Create home base: Establish roots we can return to, a place of belonging that anchors our adventures.
The Orphan's Inner Homebody
The Orphan's endless wandering conceals a Homebody aching for roots and security.
The Orphan wanders because he fears his own need for home. His restlessness is compensation for buried longing. His freedom is armor. Underneath "I can't be tied down" is a man who longs for belonging and is terrified of that longing.
He leaves before he can be left because he's been left before. He knows the pain of losing home, of broken belonging, of roots ripped up. His wandering is preemptive abandonment—he leaves first so it won't hurt as much.
Watch the Orphan when he finds something worth staying for. The Homebody emerges—clinging, possessive, suddenly terrified of change. He doesn't know how to hold something without gripping it to death. The Homebody has been driving the flight the whole time.
Healing asks the Orphan to feel his need for home without letting it swallow him.

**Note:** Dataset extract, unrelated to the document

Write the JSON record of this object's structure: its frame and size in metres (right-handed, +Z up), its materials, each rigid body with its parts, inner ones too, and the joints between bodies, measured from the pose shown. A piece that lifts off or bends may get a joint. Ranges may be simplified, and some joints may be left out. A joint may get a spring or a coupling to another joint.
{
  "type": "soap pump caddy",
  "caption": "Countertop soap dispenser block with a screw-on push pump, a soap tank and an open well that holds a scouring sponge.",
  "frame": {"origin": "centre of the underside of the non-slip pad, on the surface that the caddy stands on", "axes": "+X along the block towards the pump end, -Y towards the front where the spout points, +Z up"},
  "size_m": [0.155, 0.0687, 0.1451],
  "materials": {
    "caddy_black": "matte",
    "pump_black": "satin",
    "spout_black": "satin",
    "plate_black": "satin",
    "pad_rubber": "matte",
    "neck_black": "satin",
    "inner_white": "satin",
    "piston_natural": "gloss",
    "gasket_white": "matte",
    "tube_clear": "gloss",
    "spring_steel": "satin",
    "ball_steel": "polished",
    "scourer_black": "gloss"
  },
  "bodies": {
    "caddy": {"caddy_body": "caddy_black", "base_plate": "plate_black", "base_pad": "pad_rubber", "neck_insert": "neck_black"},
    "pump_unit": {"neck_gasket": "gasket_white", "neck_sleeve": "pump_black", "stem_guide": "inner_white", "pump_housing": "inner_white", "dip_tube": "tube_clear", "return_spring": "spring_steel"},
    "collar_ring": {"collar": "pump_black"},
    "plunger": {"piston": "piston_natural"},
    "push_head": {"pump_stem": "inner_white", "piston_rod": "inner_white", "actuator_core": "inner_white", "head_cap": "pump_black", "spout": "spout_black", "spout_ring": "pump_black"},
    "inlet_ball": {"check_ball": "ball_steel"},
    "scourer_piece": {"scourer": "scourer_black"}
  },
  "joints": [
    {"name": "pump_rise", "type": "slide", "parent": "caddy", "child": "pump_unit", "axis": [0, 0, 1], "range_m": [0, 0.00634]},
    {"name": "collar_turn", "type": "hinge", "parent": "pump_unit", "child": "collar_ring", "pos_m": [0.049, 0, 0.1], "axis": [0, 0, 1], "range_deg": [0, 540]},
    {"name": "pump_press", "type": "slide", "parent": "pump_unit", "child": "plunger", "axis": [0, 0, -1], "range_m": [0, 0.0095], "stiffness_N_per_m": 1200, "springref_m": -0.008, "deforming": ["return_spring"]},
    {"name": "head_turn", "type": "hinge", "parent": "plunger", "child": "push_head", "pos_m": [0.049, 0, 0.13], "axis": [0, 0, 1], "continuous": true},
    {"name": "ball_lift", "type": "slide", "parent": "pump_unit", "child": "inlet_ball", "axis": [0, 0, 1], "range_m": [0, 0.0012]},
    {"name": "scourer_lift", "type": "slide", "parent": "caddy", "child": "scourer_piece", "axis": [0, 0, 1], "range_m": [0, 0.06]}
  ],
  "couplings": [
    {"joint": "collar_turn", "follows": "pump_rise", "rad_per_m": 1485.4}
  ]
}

He must see how his freedom has been flight from belonging. When he stops being afraid of his inner Homebody, he finds adventure that fills him up instead of hollowing him out.
The Orphan's Transformation
When the Orphan's energy stops working against him, it becomes adventure and freedom that actually build something. His wandering gains direction. His freedom becomes the ability to choose commitment instead of fleeing it. His comfort with the unknown becomes the courage to stay somewhere long enough for it to matter.

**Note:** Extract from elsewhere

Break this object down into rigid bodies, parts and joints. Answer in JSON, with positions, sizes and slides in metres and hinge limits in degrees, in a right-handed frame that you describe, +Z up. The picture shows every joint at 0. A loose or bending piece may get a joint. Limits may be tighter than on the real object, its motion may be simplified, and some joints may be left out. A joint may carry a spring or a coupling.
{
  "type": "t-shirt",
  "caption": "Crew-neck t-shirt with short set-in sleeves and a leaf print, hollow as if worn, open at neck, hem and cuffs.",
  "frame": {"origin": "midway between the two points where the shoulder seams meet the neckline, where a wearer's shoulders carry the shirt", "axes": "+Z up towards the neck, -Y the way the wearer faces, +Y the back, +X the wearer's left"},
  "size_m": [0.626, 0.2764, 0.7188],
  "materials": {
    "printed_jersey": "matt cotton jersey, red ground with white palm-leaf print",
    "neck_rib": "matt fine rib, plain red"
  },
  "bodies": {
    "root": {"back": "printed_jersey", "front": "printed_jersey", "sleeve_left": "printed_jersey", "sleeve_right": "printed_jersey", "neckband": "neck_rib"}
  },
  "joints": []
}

The transformed Orphan discovers that real freedom includes the freedom to stay. Adventure means more when there's someone waiting to hear about it. You can go farther when you know where home is.
Living with the Orphan Shadow
The Orphan shadow emerges when relationships deepen, when commitment is needed, when staying feels more frightening than leaving. The Mature Explorer asks: "Am I moving toward something or running from something? What would it mean to stay and go deeper here?"
He can be adventurous without being rootless. Free without being isolated. Exploring without being avoidant.